5. "Black women bear the burden of a relentless assault on our children..." The state forces children (of all races) to attend its indoctrination camps, so there is truth here; but I'll be very surprised if that's what Ms Cullors means, and in any case it's a color-blind assault.

6. There is some nonsense here about disabled blacks being categorized by white supremacists, which I don't begin to understand.

7. "Black queer and trans folks bear a unique burden from a hetero-patriarchal society that disposes of us like garbage..." More irrelevant nonsense. To the extent that society treats queer people (Ms Cullors' word) as queer, the bias is color-blind; and of course society is heterosexual; were it not so, society would not exist. Is is "patriarchal"? - maybe. But not more so here than elsewhere in the world; I notice that except for Tonga, which was for many years ruled by a Queen, all black societies are also patriarchal. The Amazons were matriarchal (and white) - but mythical.

These seven platform points, published presumably as "selling" features of BLM, reveal it to be a hotbed of confused, extreme racist feminism, with an agenda far removed from protest against police violence. BLM matters, therefore, expressly because it's bogus. It pretends to be one thing, but in reality is something very different - with little or nothing in common with those wishing to end the state.

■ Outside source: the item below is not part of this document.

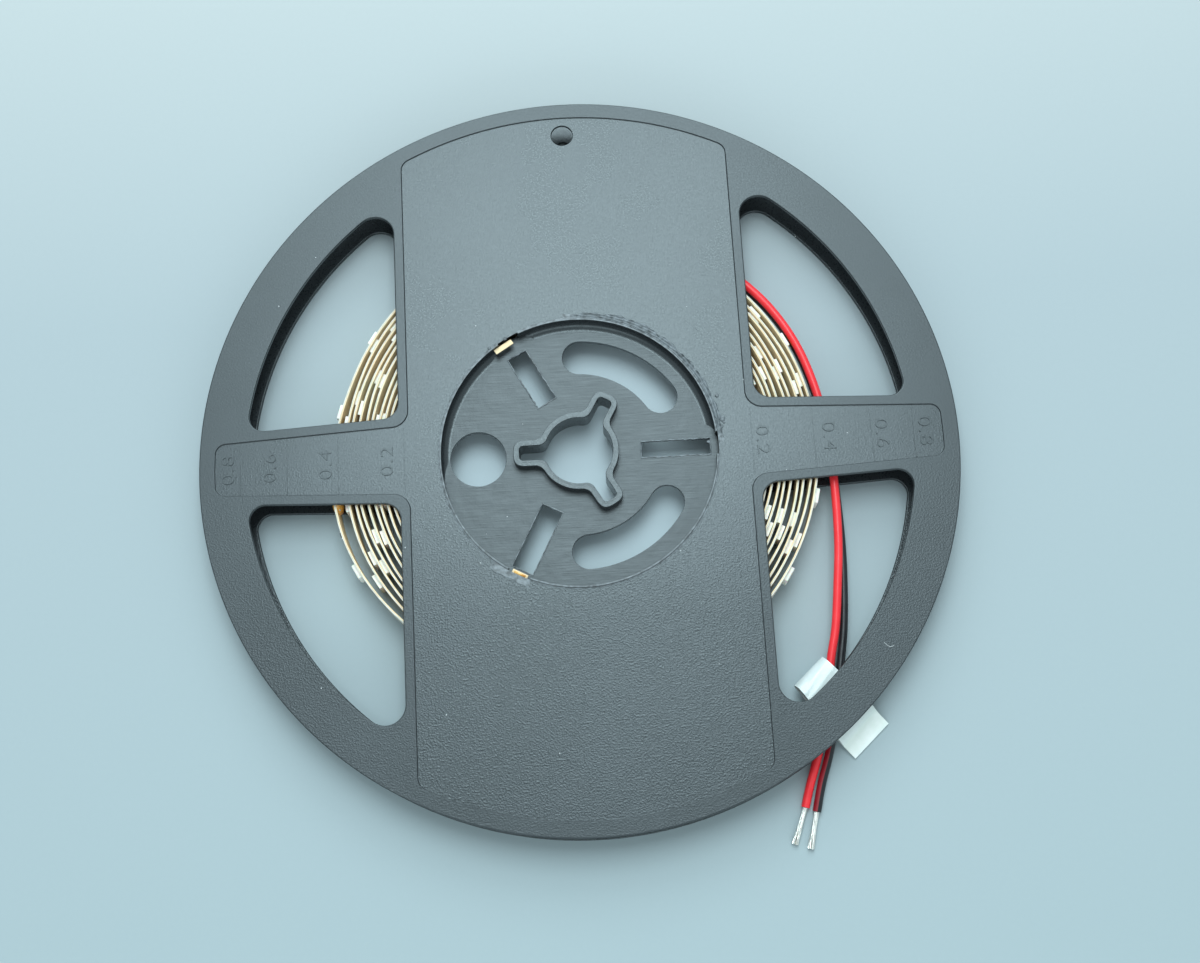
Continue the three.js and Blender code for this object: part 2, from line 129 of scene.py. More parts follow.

The sad part is that when all government evaporates because nobody will work for it, there will be no state mis-treatment of blacks, for there will be no state, to mis-treat anyone; every problem BLM attributes to the state (rightly or wrongly) will vanish with it. Black Americans reading this who are outraged by police indifference to the value of their lives are strongly encouraged, therefore, to get on board the process of bringing about that happy result.